Had Tech won, it would have featured the largest comeback in Tech history since 1998, when the Jackets rallied from 38-17 down to beat Virginia, 41-38. The winning points that day came from Scott Sisson, who fittingly was in attendance and among those honored during the game by the Georgia Tech. Instead, it’s the biggest lead lost since the Gator Bowl against West Virginia on Jan. 1, 2007.

Miami quarterback Stephen Morris, who stunned the Jackets in his second career start two years ago, throwing for 230 yards and a touchdown, had another monster game, throwing for 436 yards (the sixth-most ever against Tech), completing 31 of 52 attempts, with two touchdowns.

Morris’ highs beginning Saturday was 215 yards, while his high for attempts was 45, on opening day.

“We were expecting more of a run,” said cornerback Jemea Thomas, who recorded his fourth career interception in the second quarter. “Watching film, we were waiting for the run but they came out and changed to a passing game.”

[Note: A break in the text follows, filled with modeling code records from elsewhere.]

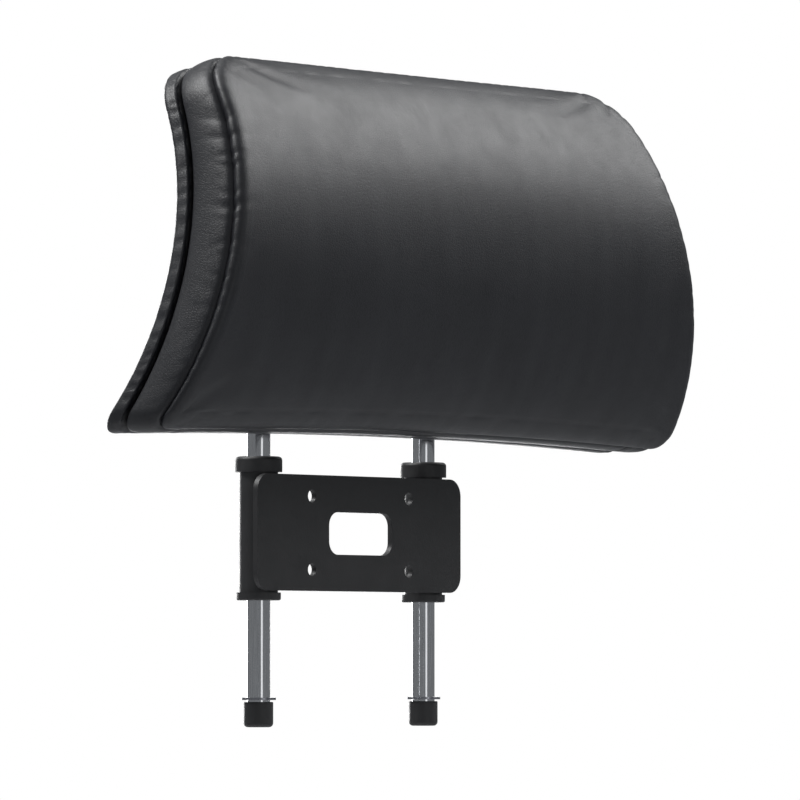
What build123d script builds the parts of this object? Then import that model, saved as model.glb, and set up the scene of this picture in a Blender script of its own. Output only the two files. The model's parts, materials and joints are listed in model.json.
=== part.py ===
from build123d import *

import os
from math import cos, hypot, radians, sin, sqrt

# Chair headrest attachment: an upholstered, curved headrest pad that tilts on the cross bar of a
# U-shaped steel rod, whose two legs slide in a bracket that bolts to a chair's back.
#
# Millimetres. +X is the sitter's left, -Y is forward (towards the sitter), +Z is up.
# The origin is the centre of the four bolt holes, on the bracket plate's front (mounting) face.

# ---------------------------------------------------------------- driving dimensions
# Mounting plate, which bolts to the chair's back
PLATE_W, PLATE_H, PLATE_T = 168.0, 60.0, 3.0
PLATE_CORNER_R = 9.0
BOLT_DX, BOLT_DZ, BOLT_R = 80.0, 38.0, 3.3
WINDOW_W, WINDOW_H, WINDOW_R = 52.0, 22.0, 7.0

# Guide tubes, welded to the plate, and the nylon bushes in their ends
TUBE_R, TUBE_BORE_R, TUBE_HALF = 10.0, 8.0, 31.0
TUBE_SINK = 0.4  # how deep the tube's back sits in the plate
UPPER_FLANGE_R, UPPER_FLANGE_T, UPPER_SLEEVE = 12.2, 8.0, 24.0
LOWER_FLANGE_R, LOWER_FLANGE_T, LOWER_SLEEVE = 11.5, 4.0, 16.0
RUNNING = 0.06  # radial clearance of the rod in a bush or liner
FIT = 0.02  # radial clearance of a bush in its seat

# U-shaped support rod
ROD_R = 6.0
LEG_X = 68.0
ROD_BEND_R = 22.0
ROD_Y = PLATE_T + TUBE_R - TUBE_SINK
TRAVEL = 50.0
DETENT_PITCH = 12.5
DETENT_R, DETENT_H = 5.2, 2.2
WIRE_R = 0.8  # detent clip's wire
STOP_T, STOP_GROOVE_R, STOP_R = 1.2, 5.0, 9.0

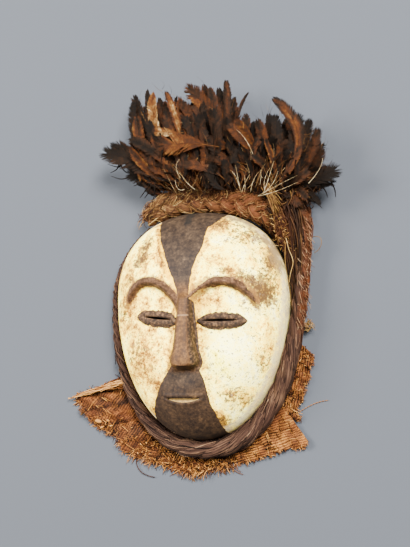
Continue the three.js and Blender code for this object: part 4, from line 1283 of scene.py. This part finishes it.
one_feather, _ = grow([[0, 0, 20, 0, 100, 20, 5, 8, 0.3, 0.4, 0, 0]], 1, 40)
print("squares of one feather's barbs and shaft:", [len(faces) for _, faces in one_feather])

# %% [markdown]
# ## What feathers look like
#
# Feather colour is a ramp from black through russet and gold to cream, and every barb carries its own place
# on it. Feather is horn in fine hooked barbs, which scatter light and leave little gloss, so its specular
# is low.

# %% The feather material
feather, shader = new_material("cock_feather_horn")
where = add(feather, "TexCoord", output="Object")
flecks = add(feather, "TexNoise", {"Vector": where, "Scale": each(5.5), "Detail": 5.0, "Roughness": 0.78})
flecks = add(feather, "Math", [flecks, -0.5], operation="ADD")
barb_tone = add(feather, "Attribute", output="Fac", attribute_name="tone")
barb_place = add(feather, "Math", [flecks, 0.85, barb_tone], operation="MULTIPLY_ADD")
feather_stops = [
    (0.0, "#0A0705"), (0.14, "#100A06"), (0.28, "#1A0F08"), (0.42, "#26140A"), (0.54, "#331A0A"),
    (0.64, "#3F260F"), (0.74, "#4E371C"), (0.86, "#69563A"), (1.0, "#9C9072"),
]  # fmt: skip
feather_colour = add(feather, "ValToRGB", [barb_place], stops=feather_stops)
feather.node_tree.links.new(feather_colour, shader.inputs["Base Color"])
shader.inputs["Roughness"].default_value = 0.7
shader.inputs["Specular IOR Level"].default_value = 0.02
print("colours on the feather's ramp:", len(feather_stops))


def feather_piece(name, node, slot_name, *grown):
    """One dressed piece from what `grow` and `bare_quills` returned."""
    sets = [each_set for sets, _ in grown for each_set in sets]
    tone = np.concatenate([tone for _, tone in grown])
    return dress(make_piece(name, sets, {"tone": tone}), node, feather)


# %% [markdown]
# ## The crest
#
# The crest is tied in two bunches behind the plait, one over each temple, and most feathers fan out from
# those two places. The feathers that catch the eye are placed one by one: golden and cream tips at the
# left, a broad russet one lying across the front, orange and dark ones at the right. The rest are drawn
# from a seeded random generator, in three layers that get shorter towards the front.

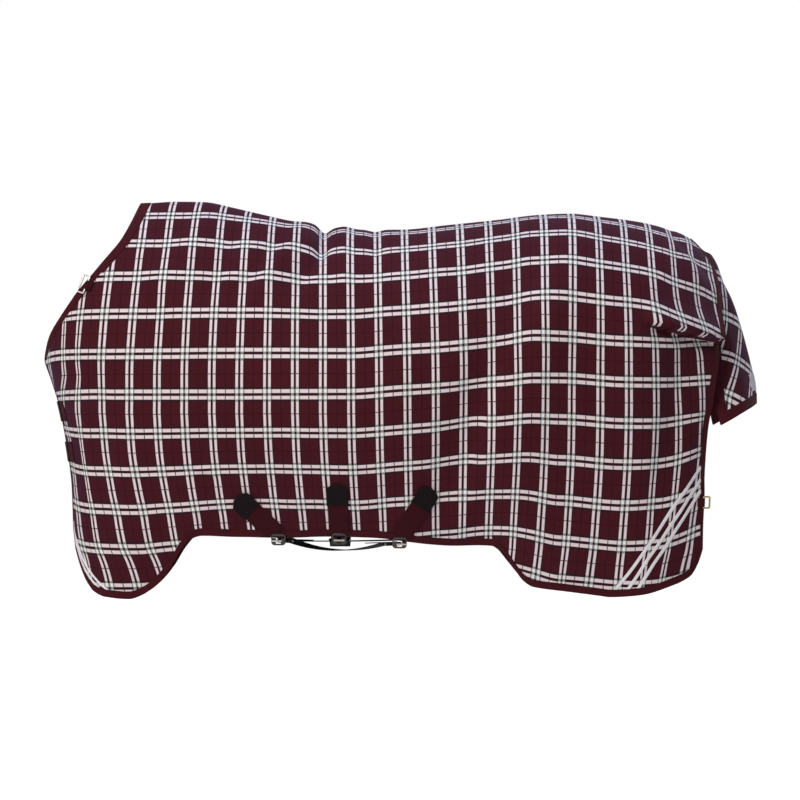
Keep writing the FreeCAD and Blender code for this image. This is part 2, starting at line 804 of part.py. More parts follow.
# centre line of the flap and its side edge, top to foot
FLAP_MIDDLE = [(770, -43), (785, -61), (800, -86), (817, -135), (835, -177), (860, -252),
               (880, -332), (893, -397), (897, -435)]
FLAP_EDGE = [(762, -66, 24), (768, -92, 36), (773, -125, 48), (777, -172, 62), (780, -225, 76),
             (784, -300, 93), (786, -370, 108), (790, -430, 121), (803, -490, 136)]
flap_stations = [i / 8.0 for i in range(9)]
flap_middle_x = profile([(s, p[0]) for s, p in zip(flap_stations, FLAP_MIDDLE)])
flap_middle_z = profile([(s, p[1]) for s, p in zip(flap_stations, FLAP_MIDDLE)])
flap_edge_x = profile([(s, p[0]) for s, p in zip(flap_stations, FLAP_EDGE)])
flap_edge_z = profile([(s, p[1]) for s, p in zip(flap_stations, FLAP_EDGE)])
flap_edge_y = profile([(s, p[2]) for s, p in zip(flap_stations, FLAP_EDGE)])


def flap_point(down, across):
    """across runs from the left edge (-1) over the tail (0) to the right edge (+1)."""
    turn = across * math.pi / 2
    share = math.cos(turn)
    x = flap_edge_x(down) + (flap_middle_x(down) - flap_edge_x(down)) * share
    z = flap_edge_z(down) + (flap_middle_z(down) - flap_edge_z(down)) * share
    return FreeCAD.Vector(x, flap_edge_y(down) * math.sin(turn), z)


def flap_skin(down, across, offset):
    n = normal_of(flap_point, clamp(down, 0.01, 0.99), across, 0.01, 0.01,
                  FreeCAD.Vector(1, across * 2, 0.2))
    return flap_point(down, across) + n * offset


patch("tail_flap", flap_skin, spread(0, 1, 15), spread(-1, 1, 17), "cloth")
flap_wide = 0.13
patch("tail_flap_binding_left", flap_skin, spread(0.04, 1, 15), spread(-1, -1 + flap_wide, 3),
      "over")
patch("tail_flap_binding_right", flap_skin, spread(0.04, 1, 15), spread(1 - flap_wide, 1, 3),
      "over")
patch("tail_flap_binding_foot", flap_skin, spread(0.945, 1, 3),
      spread(-1 + flap_wide * 1.1, 1 - flap_wide * 1.1, 15), "over")
patch("woven_label", flap_skin, spread(0.82, 0.905, 4), spread(-0.30, -0.04, 5), "over")

# ---------------------------------------------------------------- rings and their tabs


def ring(name, long_alias, short_alias, placement):
    """Rounded wire ring; one long side lies on the local X axis."""
    wire = dim("ring_wire")
    body = doc.addObject("PartDesign::Body", name)
    outline = body.newObject("Sketcher::SketchObject", name + "_outline")
    outline.AttachmentSupport = [(origin_plane(body, "XY_Plane"), "")]
    outline.MapMode = "FlatFace"
    long_side, short_side = dim(long_alias), dim(short_alias)
    middle = short_side / 2 - wire / 2
    outer = rounded_rectangle(outline, long_side, short_side, 5.5, 0, middle)
    inner = rounded_rectangle(outline, long_side - 2 * wire, short_side - 2 * wire, 1.5, 0, middle)
    for first in (outer, inner):
        centred(outline, first)
    pad = body.newObject("PartDesign::Pad", name + "_pad")
    pad.Profile = outline
    pad.setExpression("Length", "dims.ring_wire")
    pad.Midplane = True
    doc.recompute()
    rounded = body.newObject("PartDesign::Fillet", name + "_rounding")
    edges = []
    for i, edge in enumerate(pad.Shape.Edges, 1):
        a, b = edge.Vertexes[0].Point, edge.Vertexes[-1].Point
        if abs(a.z - b.z) < 1e-6 and edge.Length > 1e-6:
            edges.append("Edge%d" % i)
    rounded.Base = (pad, edges)
    rounded.Radius = wire / 2 - 0.6
    doc.recompute()
    body.Placement = placement
    return keep(name, thing=body)


def tab(name, placement):
    """Webbing loop that holds the ring's bar, with a channel right through it."""
    block = doc.addObject("Part::Box", name + "_block")
    block.setExpression("Length", "dims.tab_long")
    block.setExpression("Width", "dims.tab_wide")
    block.setExpression("Height", "dims.tab_high")
    bore = doc.addObject("Part::Cylinder", name + "_channel")
    bore.setExpression("Radius", "dims.tab_bore / 2")
    bore.setExpression("Height", "dims.tab_long + 4")
    doc.recompute()
    long_side, wide, tall = dim("tab_long"), dim("tab_wide"), dim("tab_high")
    block.Placement = placement.multiply(FreeCAD.Placement(
        FreeCAD.Vector(-long_side / 2, -wide + 5.2, -tall / 2), FreeCAD.Rotation()))
    bore.Placement = placement.multiply(FreeCAD.Placement(
        FreeCAD.Vector(-long_side / 2 - 2, 0, 0),
        FreeCAD.Rotation(FreeCAD.Vector(0, 0, 1), FreeCAD.Vector(1, 0, 0))))
    loop = doc.addObject("Part::Cut", name)
    loop.Base = block
    loop.Tool = bore
    return keep(name, thing=loop)


ring_axes = {}
over_low, over_high = layer("over")
tab_height = over_high + dim("layer_gap") + dim("tab_high") / 2


def hang_ring(label, skin, at, along_at, outward_hint, sizes, side):
    """Ring and tab on an edge: bar along the edge, ring reaching past it."""
    p = skin(at[0], at[1], tab_height)
    n = p - skin(at[0], at[1], 0)
    bar = skin(along_at[0], along_at[1], tab_height) - p
    hint = FreeCAD.Vector(outward_hint)
    if side == "right":
        p, n, bar, hint = mirrored(p), mirrored(n), mirrored(bar), mirrored(hint)
    n.normalize()
    bar.normalize()
    reach = n.cross(bar)
    if reach.dot(hint) < 0:
        bar = bar * -1
    placement = frame_at(p, bar, n)
    ring(side + "_%s_ring" % label, sizes[0], sizes[1], placement)
    tab(side + "_%s_ring_tab" % label, placement)
    ring_axes[side + "_" + label] = (p, bar)


NECK_RING_V = 0.035
LEG_RING_V = 0.86
neck_inset = front_start(NECK_RING_V) + width_from(
    lambda t: front_point(t, NECK_RING_V), front_start(NECK_RING_V), 0.002, dim("ring_inset"))
leg_inset = 1 - width_from(lambda t: side_point(t, LEG_RING_V), 1.0, -0.0002, dim("ring_inset"))
for side in ("left", "right"):
    hang_ring("neck", front_skin, (neck_inset, NECK_RING_V), (neck_inset, NECK_RING_V + 0.03),
              (-1, 0, 0.6), ("ring_long", "ring_short"), side)
    hang_ring("leg", side_skin, (leg_inset, LEG_RING_V), (leg_inset, LEG_RING_V + 0.02), (1, 0, 0),
              ("leg_ring_long", "leg_ring_short"), side)

# ---------------------------------------------------------------- check and write

doc.recompute()
problems = []
for thing in doc.Objects:
    if "Invalid" in thing.State or "Error" in thing.State:
        problems.append("%s: %s" % (thing.Name, thing.State))
for thing in nodes:
    shape = thing.Shape
    if shape.isNull() or not shape.isValid() or len(shape.Solids) != 1 or shape.Volume <= 0:
        problems.append("%s: valid %s, solids %d, volume %.1f" % (
            thing.Label, shape.isValid(), len(shape.Solids), shape.Volume))
if problems:
    for line in problems:
        print("PROBLEM", line)
    raise SystemExit(1)

for thing in nodes:
    thing.Shape.exportStep("parts/%s.step" % thing.Label)
doc.saveAs("fly_sheet.FCStd")

for place, (point, direction) in swing_axes.items():
    print("swing", place, [round(c, 2) for c in point], [round(c, 5) for c in direction])
for label, (point, direction) in ring_axes.items():
    print("ring", label, [round(c, 2) for c in point], [round(c, 5) for c in direction])
fold_samples = [front_skin(1.0, v, layer("over")[1]) for v in (0.02, 0.25, 0.5, 0.75, 0.98)]
for p in fold_samples:
    print("fold", [round(c, 1) for c in p])
for place, height in (("upper", dim("chest_strap_high")), ("lower", dim("chest_strap_low"))):
    for z in (height - half_web, height + half_web):
        p = chest_skin(-33.5, z, layer("strap")[1] + 1.0)
        print("peel", place, [round(c, 1) for c in p])
print("pieces", len(nodes))
whole = FreeCAD.BoundBox()
for thing in nodes:
    whole.add(thing.Shape.BoundBox)
print("size", [round(v, 1) for v in (whole.XMin, whole.XMax, whole.YMin, whole.YMax,
                                     whole.ZMin, whole.ZMax)])
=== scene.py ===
import math

import bpy
import numpy as np
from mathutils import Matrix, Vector


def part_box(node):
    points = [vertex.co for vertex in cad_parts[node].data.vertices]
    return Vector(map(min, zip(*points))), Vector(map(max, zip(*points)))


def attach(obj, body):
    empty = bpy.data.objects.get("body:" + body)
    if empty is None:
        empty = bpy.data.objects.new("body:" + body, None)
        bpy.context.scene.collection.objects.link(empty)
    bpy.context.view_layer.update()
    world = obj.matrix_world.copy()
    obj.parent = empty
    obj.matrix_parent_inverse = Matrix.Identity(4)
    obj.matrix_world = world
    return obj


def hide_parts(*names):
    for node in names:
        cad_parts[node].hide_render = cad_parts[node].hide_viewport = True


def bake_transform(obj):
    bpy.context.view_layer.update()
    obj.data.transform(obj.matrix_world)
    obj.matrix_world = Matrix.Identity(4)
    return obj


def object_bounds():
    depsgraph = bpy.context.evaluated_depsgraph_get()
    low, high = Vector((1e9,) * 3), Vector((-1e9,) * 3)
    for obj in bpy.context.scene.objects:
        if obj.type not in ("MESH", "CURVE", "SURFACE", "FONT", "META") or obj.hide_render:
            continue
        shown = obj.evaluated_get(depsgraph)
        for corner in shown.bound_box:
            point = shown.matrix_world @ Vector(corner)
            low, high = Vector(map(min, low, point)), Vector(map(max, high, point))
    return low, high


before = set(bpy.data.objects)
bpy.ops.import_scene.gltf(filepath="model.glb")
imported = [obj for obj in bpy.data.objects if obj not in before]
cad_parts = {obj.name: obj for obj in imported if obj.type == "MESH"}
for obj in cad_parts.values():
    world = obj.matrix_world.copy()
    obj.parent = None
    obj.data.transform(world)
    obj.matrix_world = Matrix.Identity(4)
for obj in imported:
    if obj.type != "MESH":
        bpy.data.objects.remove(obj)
cad_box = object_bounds()

MM = 0.001

# ---- camera, floor and light

scene = bpy.context.scene
scene.view_settings.view_transform = "Standard"
scene.view_settings.look = "None"

AIM = Vector((0.0, -0.15, -0.4275))
CAMERA_AWAY = 11.1


def add(name, data):
    """New object in the scene."""
    thing = bpy.data.objects.new(name, data)
    scene.collection.objects.link(thing)
    return thing


camera_data = bpy.data.cameras.new("camera")
camera_data.lens = 200
camera_data.sensor_width = 36
camera_data.clip_end = 100
camera = add("camera", camera_data)
camera.location = AIM + Vector((0, -CAMERA_AWAY, 0))
camera.rotation_euler = (math.pi / 2, 0, 0)
scene.camera = camera


def srgb(r, g, b):
    """Linear colour from 0-255 values."""
    out = []
    for c in (r, g, b):
        c = c / 255
        out.append(c / 12.92 if c <= 0.04045 else ((c + 0.055) / 1.055) ** 2.4)
    return (*out, 1.0)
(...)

Miami’s hurry-up offense and the running of backs Mike James and and Duke Johnson, who combined for 161 of the Hurricanes’ 173 rushing yards also caused the defense fits.

James’ 25-yard run on the second play of overtime put the final nail in the coffin Saturday.

Linebacker Brandon Watts, who had a team-high six solo tackles (tied with Quayshawn Nealy) feels the defense is still establishing its identity.

“It’s a process. We still have eight or nine games still to go,” he said. “So we’re still getting better every week. We have to put this one under the bridge and go out Monday and keep getting better.”

Smith feels the Jackets need to get more consistent and better late in games.

“We just have to find a way to pull out a ‘W’ when it’s clutch time,” he said. “The defense played great at times and the offense played great at times. We just have to find a way to keep it going. When we’re on top we have to stay on top. That’s two losses in overtime, especially when we were up.”

The loss also may prove even more costly, as Tech suffered injuries to corner Louis Young, who left the game with an injured shoulder, punter Sean Poole, and right tackle Will Jackson was lost with an ankle injury.